A CATHOLIC priest from Donegal and now based in Mayo is suing his former lover – an ex-Franciscan monk – over the rights to a house they once shared in Co Donegal.
Fr Gabriel Rosbotham, now serving as a curate in Ballina, gave evidence at Donegal Town Circuit Court where he is seeking half ownership of Rose Cottage in Letterbarrow, outside Mountcharles.
He is suing ex-monk Hugo Crawford, a native of Lifford, who still lives in the house.
The couple fell out at Christmas 2002 and a lengthy legal battle has continued since.
In court today Mr Crawford said the two were in a sexual relationship.
He had left the Franciscans, giving up his vow of poverty, and bought the house for 23,500 punts in 1994.
Fr Rosbotham, in his evidence, said he had paid towards the mortgage and the upkeep of the house.
When he left the Franciscans in 1997 to become a Diocesan priest in Ballina he would travel to stay with Mr Crawford “once or twice a week”.
He had visited more often when he had been a Franciscan in Rossnowlagh.
However Fr Rosbotham said their relationship ended because of what he claimed was “interference” from Mr Crawford’s family.
His lawyer Peter Nolan said his name couldn’t be added to the title deeds of the house in 1994 because of his then vow of poverty.
Mr Nolan produced letters written in 2000 in which Mr Crawford had said to the bank that he wished for Fr Rosbotham’s name to be added to the mortgage.
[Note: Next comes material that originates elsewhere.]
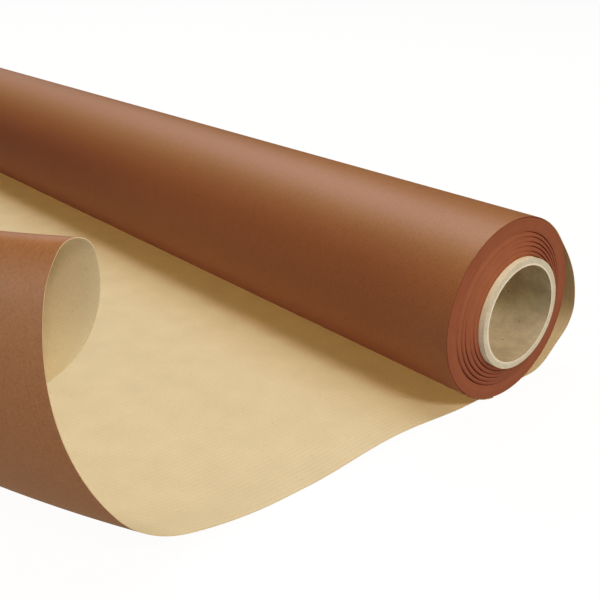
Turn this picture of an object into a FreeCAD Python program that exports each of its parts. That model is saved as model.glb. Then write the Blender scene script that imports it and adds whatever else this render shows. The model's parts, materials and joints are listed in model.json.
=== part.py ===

Two years later, in early 2002, the couple had fallen out and they had, alleged the priest, agreed to sell the house and split the money.
But by the end of the year he had left.
Legal action began over ownership of the cottage in 2004.
During today’s hearing in Donegal Town Fr Rosbotham produced copies of cheques paid out for groceries, mortgage payments and the upkeep of the house.
Asked by Mr Nolan if the two were in a relationship, Fr Rosbotham confirmed that they were at the time.
Mr Crawford had earlier said the two were “in a sexual relationship.”
James O’Donnell for Mr Crawford said that Mr Rosbotham had contributed just €1,700 towards the house over the time from 1994 until 2002. This is disputed by the priest.
Explaining the split, Fr Rosbotham said he’d had enough of constant interfering by Mr Crawford’s family who were from Lifford.
“They were always turning up whenever they wanted,” he said.
On December 26, 2002, he left.
Asked what communication he’d had with Mr Crawford since, the priest replied: “He called me four times; each time asking me to come back.”
Judge Keenan Johnson said he would rule on the case later.